‘Aram’s sentence was a just one, and he submitted to it with that stoicism he so much affected; and the morning after he was condemned, he confessed the justness of it to two clergymen (who had a licence from the judge to attend him), by declaring that he murdered Clark. Being asked by one of them what his motive was for doing that abominable action, he told them, ‘he suspected Clark of having an unlawful commerce with his wife; that he was persuaded at the time, when he committed the murder, he did right, but, since, he had thought it wrong.’
‘After this, pray,’ said Aram, ‘what became of Clark’s body, if Houseman went home (as he said upon my trial) immediately on seeing him fall?’
One of the clergymen replied, ‘I’ll tell you what became of it. You and Houseman dragged it into the cave, stripped and buried it there; brought away his clothes, and burnt them at your own house.’
To which he assented. He was asked whether Houseman did not earnestly press him to murder his wife, for fear she should discover the business they had been about. He hastily replied,
‘He did, and pressed me several times to do it.’
Aram’s wife lived some years after his execution; indeed, she did not die until 1774. She lived in a small house near Low Bridge, within sight of her husband’s gibbet; and here she sold pies, sausages, &c. It is said that she used to search under the gibbet for any of her husband’s bones that might have fallen, and then bury them.
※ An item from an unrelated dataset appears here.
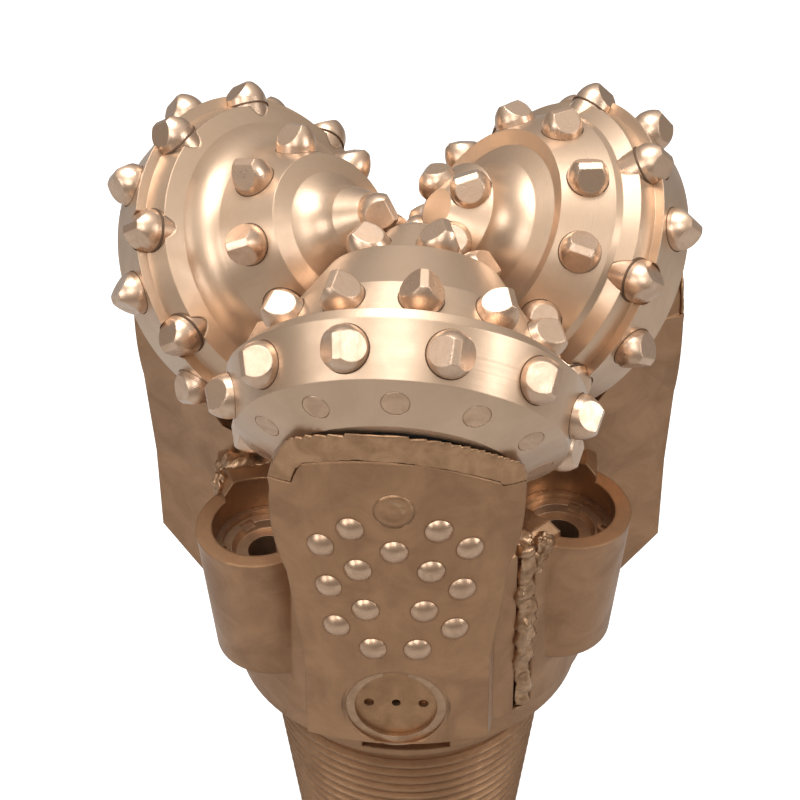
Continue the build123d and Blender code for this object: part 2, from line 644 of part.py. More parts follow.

Aram, by his wife, had six children, who survived their childhood—three sons and three daughters. All these children, save one, Sally, took after their mother; but Sally resembled her father, both physically and mentally. She was well read in the classics, and Aram would sometimes put his scholars to the blush, by having Sally in their class. Her father was very fond of her, and she was living with him at Lynn when he was arrested, and she clung to him when in prison at York. On his death, she went to London, and, after a time, she married, and, with her husband, kept a public-house on the Surrey side of Westminster Bridge.
Houseman went back to Knaresborough, where he abode until his death. He was naturally mobbed, and never dared stir out in the day time, but sometimes slunk out at night. Despised and detested by all, his life must have been a burden to him, and his punishment in this world far heavier than Aram was called upon to bear.